2. I presume that SMR’s or shine enhancing polishes not only fill in the swirls and fine scratches with oils, but also the microscopic gaps, thus enhancing the shine. But with the gaps already filled, how can the wax or sealant bond to the paint? Maybe the answer, at least for carnauba, is that it does not have to bond all that well to the paint or wax layer below because environmental assaults, evaporation and washing will wear it down before bonding becomes an issue. Maybe. The situation may be different for long-term sealants. Sal Zaino wants you to get rid of all those waxes and oils, and Klasse does the job for you with AIO. So maybe these guys last long enough that adequate bonding becomes important. But then…

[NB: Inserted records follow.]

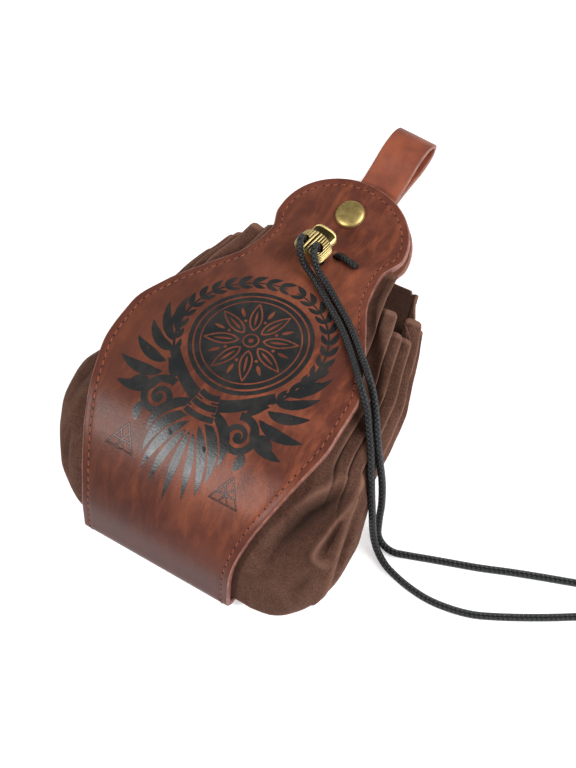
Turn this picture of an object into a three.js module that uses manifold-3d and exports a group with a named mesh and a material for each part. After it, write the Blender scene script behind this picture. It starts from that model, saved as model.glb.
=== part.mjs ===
// Medieval belt pouch lying on its back, in millimetres, +Z up.
// Y runs from the bottom fold to the belt loop and X is to the right, seen from the front.
// The origin is the middle of the back panel's rest face, on the surface that the pouch lies on.

import * as THREE from 'three';
import { mergeVertices } from 'three/addons/utils/BufferGeometryUtils.js';
import ManifoldModule from 'manifold-3d';

const wasm = await ManifoldModule();
wasm.setup();

// Driving sizes

const clearance = 0.3;
const restFromFold = 80;

const leatherThickness = 2.6;
const pouchLength = 176;
const bellyHeight = 40.5;
const foldHeight = 6.1;
const foldWidth = 69;
const bellyWidth = 103;
const neckWidth = 52.6;
const headWidth = 59.4;
const headLength = 24.7;

const bagWall = 1.2;
const bagWidth = 140;
const pleatDepth = 4.2;
const shoulderLift = 5;
const cornerDrop = 1;

const strapThickness = 1.8;
const loopWidth = 18;
const loopReach = 30;
const loopHeight = 9.4;
const loopYaw = THREE.MathUtils.degToRad(-5.5);
const loopOffset = 2.6;

const snapFromTip = 15.5;
const snapDiameter = 12.5;
const snapHeight = 2.4;
const snapPostDiameter = 3.6;
const snapBackDiameter = 9;
const snapBackThickness = 0.8;
const postPlay = 0.5;

const lockFromTip = 40.2;
const lockAside = -2.7;
const lockYaw = THREE.MathUtils.degToRad(-9);
const lockRock = THREE.MathUtils.degToRad(6);
const barrelWidth = 14.6;
const barrelLength = 10.6;
const barrelHeight = 9;
const barrelWall = 1.1;
const fluteCount = 22;
const fluteDepth = 0.3;
const cordHoleDiameter = 4.7;
const cordHoleSpacing = 7.2;
const cordHoleBack = 0.9;
const buttonOut = 4.6;
const buttonTravel = 2;
const buttonBevel = 0.8;

const cordDiameter = 2.8;
const cordSides = 8;
const knotLength = 7;
const knotWidth = 6;

// Tables: each row holds shares of the sizes above

// Front panel, by share of pouchLength: its height between the base line and bellyHeight,
// and its width as a share of the named width.
const panelRows = [
  { along: 0.000, rise: 0.000, of: foldWidth, wide: 1.000 },
  { along: 0.049, rise: 0.392, of: foldWidth, wide: 1.012 },
  { along: 0.119, rise: 0.697, of: foldWidth, wide: 1.099 },
  { along: 0.202, rise: 0.899, of: bellyWidth, wide: 0.833 },
  { along: 0.292, rise: 0.993, of: bellyWidth, wide: 0.928 },
  { along: 0.384, rise: 0.988, of: bellyWidth, wide: 0.994 },
  { along: 0.474, rise: 0.890, of: bellyWidth, wide: 0.990 },
  { along: 0.561, rise: 0.727, of: bellyWidth, wide: 0.883 },
  { along: 0.646, rise: 0.525, of: bellyWidth, wide: 0.711 },
  { along: 0.729, rise: 0.301, of: neckWidth, wide: 1.087 },
  { along: 0.803, rise: 0.125, of: neckWidth, wide: 1.000 },
  { along: 0.860, rise: 0.008, of: headWidth, wide: 1.000 },
  { along: 0.870, rise: 0.000, of: headWidth, wide: 1.000 },
  { along: 1.000, rise: 0.000, of: headWidth, wide: 1.000 },
];

// Bag outline, by share of pouchLength: reach to the right and to the left as shares of bagWidth / 2.
const bagRows = [
  { along: 0.018, right: 0.500, left: 0.440 },
  { along: 0.030, right: 0.730, left: 0.530 },
  { along: 0.057, right: 0.850, left: 0.640 },
  { along: 0.102, right: 0.945, left: 0.775 },
  { along: 0.170, right: 1.000, left: 0.875 },
  { along: 0.240, right: 1.005, left: 0.925 },
  { along: 0.307, right: 0.970, left: 0.920 },
  { along: 0.375, right: 0.920, left: 0.835 },
  { along: 0.455, right: 0.915, left: 0.785 },
  { along: 0.534, right: 0.895, left: 0.745 },
  { along: 0.602, right: 0.840, left: 0.705 },
  { along: 0.670, right: 0.785, left: 0.660 },
  { along: 0.739, right: 0.720, left: 0.600 },
  { along: 0.812, right: 0.670, left: 0.570 },
];

// Pleat ridges round the mouth: angle in degrees from the right, over the front, the shares of
// pouchLength that the hem reaches on the ridge and in the valley after it, and the share of pleatDepth.
const pleatRows = [
  { angle: -38, hem: 0.808, valley: 0.750, deep: 0.2 },
  { angle: -24, hem: 0.722, valley: 0.728, deep: 0.7 },
  { angle: -10, hem: 0.732, valley: 0.736, deep: 0.9 },
  { angle: 4, hem: 0.736, valley: 0.712, deep: 1.0 },
  { angle: 19, hem: 0.682, valley: 0.690, deep: 1.0 },
  { angle: 30, hem: 0.684, valley: 0.705, deep: 1.0 },
  { angle: 39, hem: 0.728, valley: 0.770, deep: 1.0 },
  { angle: 51, hem: 0.822, valley: 0.812, deep: 0.8 },
  { angle: 68, hem: 0.800, valley: 0.800, deep: 0.2 },
  { angle: 112, hem: 0.800, valley: 0.806, deep: 0.2 },
  { angle: 127, hem: 0.812, valley: 0.790, deep: 0.8 },
  { angle: 139, hem: 0.752, valley: 0.760, deep: 1.0 },
  { angle: 150, hem: 0.742, valley: 0.715, deep: 1.0 },
  { angle: 162, hem: 0.690, valley: 0.695, deep: 1.0 },
  { angle: 176, hem: 0.664, valley: 0.690, deep: 1.0 },
  { angle: 190, hem: 0.700, valley: 0.720, deep: 0.9 },
  { angle: 204, hem: 0.740, valley: 0.755, deep: 0.7 },
  { angle: 217, hem: 0.760, valley: 0.790, deep: 0.2 },
  { angle: 300, hem: 0.812, valley: 0.812, deep: 0.2 },
];

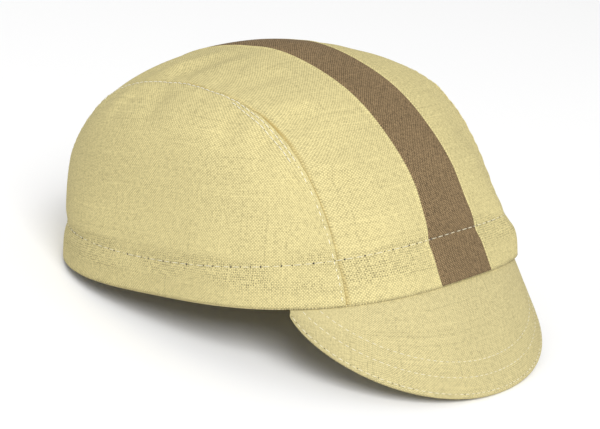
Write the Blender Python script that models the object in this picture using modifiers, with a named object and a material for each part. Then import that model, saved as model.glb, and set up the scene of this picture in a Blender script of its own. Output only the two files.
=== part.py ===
"""Three-panel cycling cap: a centre panel with a tape, two side panels, a turned-up hem and a two-layer peak.

The cap is worked out in its own frame, with the hem's plane flat, the front towards -Y and the wearer's right at -X.
rest() then tips it back onto the rim of its peak and the rear of its hem, as it lies on a table.
"""

import bpy
import numpy as np

# Driving dimensions, in metres and degrees.
HEM_FRONT = 0.0993
HEM_REAR = 0.0987
HEM_HALF_WIDTH = 0.0850
CROWN_HEIGHT = 0.0942
HEM_LIFT = 0.0031
SQUARENESS = 2.54
HEM_DEPTH = 0.0165
PINCH_DEPTH = 0.0012
PINCH_WIDTH = 0.0040
CLOTH = 0.0012
TAPE_WIDTH = 0.0292
TAPE_CLOTH = 0.0010
GAP = 0.0003
PEAK_SPREAD = 48.7
PEAK_LENGTH = 0.0480
PEAK_SLOPE_MIDDLE = 65.5
PEAK_SLOPE_SIDE = 69.5
PEAK_FAN = 62.8
PEAK_ROUNDING = 0.71
PEAK_CORNER_CUT = 0.26
PEAK_END = 0.985
SINK = 0.0005

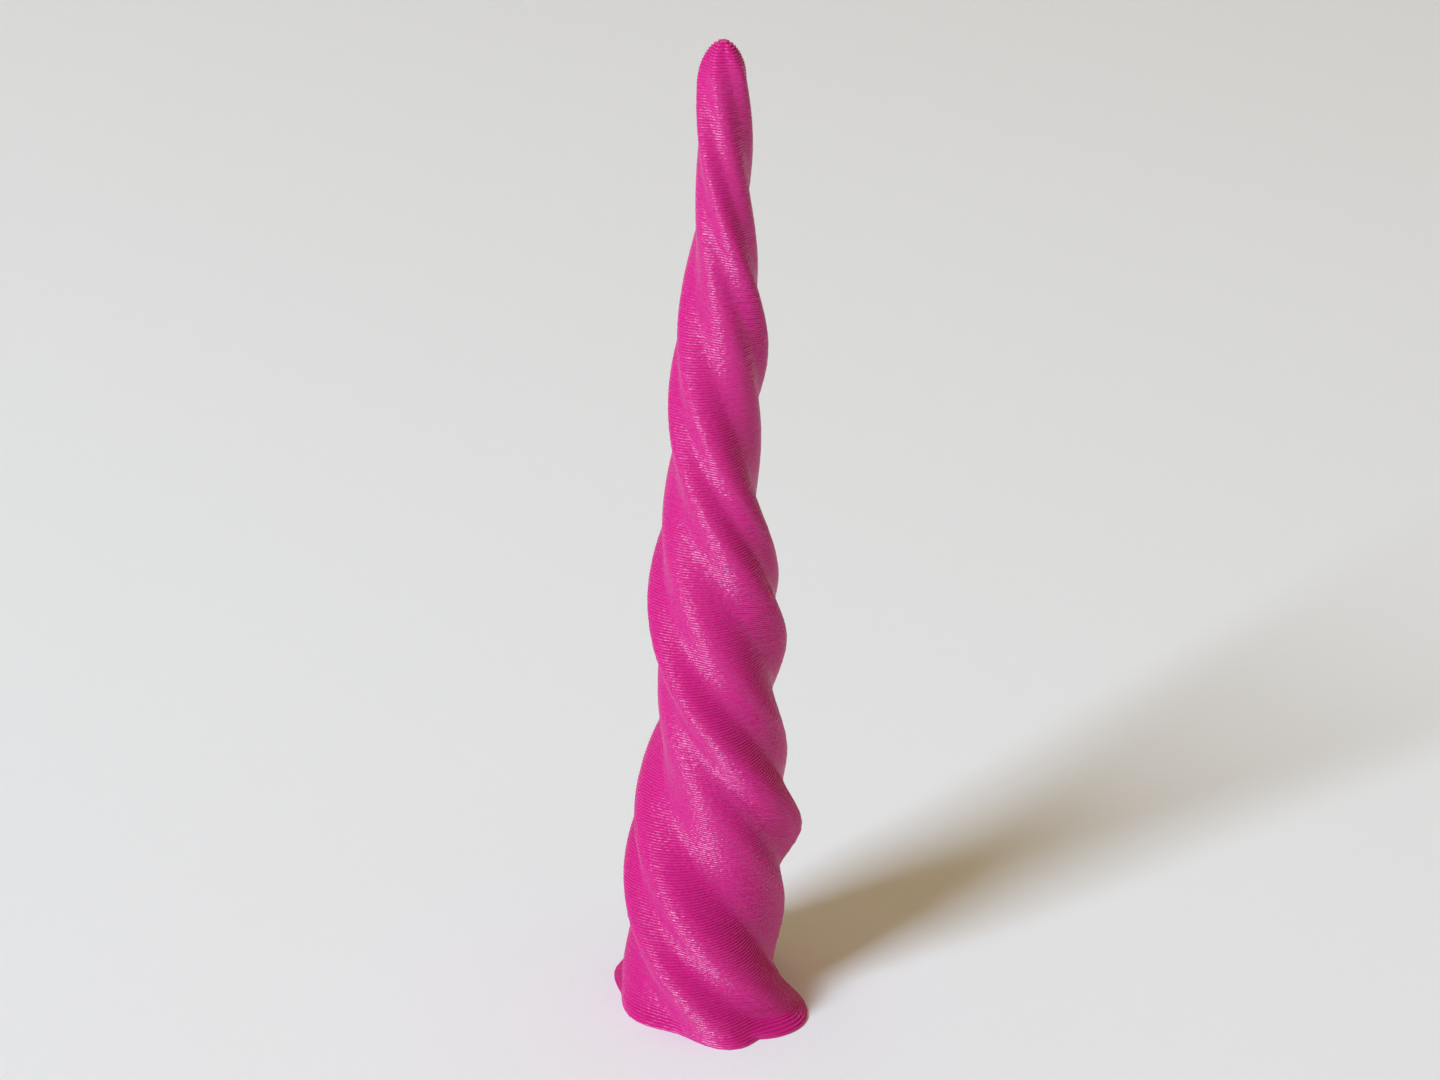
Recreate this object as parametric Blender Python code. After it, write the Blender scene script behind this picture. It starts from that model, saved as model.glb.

3. How does Poorboy’s EX do it? The label says it will last six to nine months, and we are not required to prepare the paint with prepsol or a Dawn wash. Not everybody reports that kind of durability for EX, but I do. After six months over Meguiar’s #9 Swirl Remover on a horizontal hood panel, the EX is still going strong.
4. Does crosslinking in polymer-based sealants contribute to bonding to the paint or sealant layer below? I would guess not. From a cursory web search, Zaino and Platinum UPP admit to being polymer-based with crosslinking, but EX and 1Z Glanz Wax don’t mention it, and Klasse claims not to be a polymer product. Neither Zaino nor UPP actually say that the sealant is bonded to the paint or previous sealant coat by crosslinking. Rather, the polymers in the fresh layer crosslink with each other as part of the curing process.
5. The last and ultimate question, which all of this has been leading up to: What does the 43rd layer of Z2 bond to, and how in the world does it do it?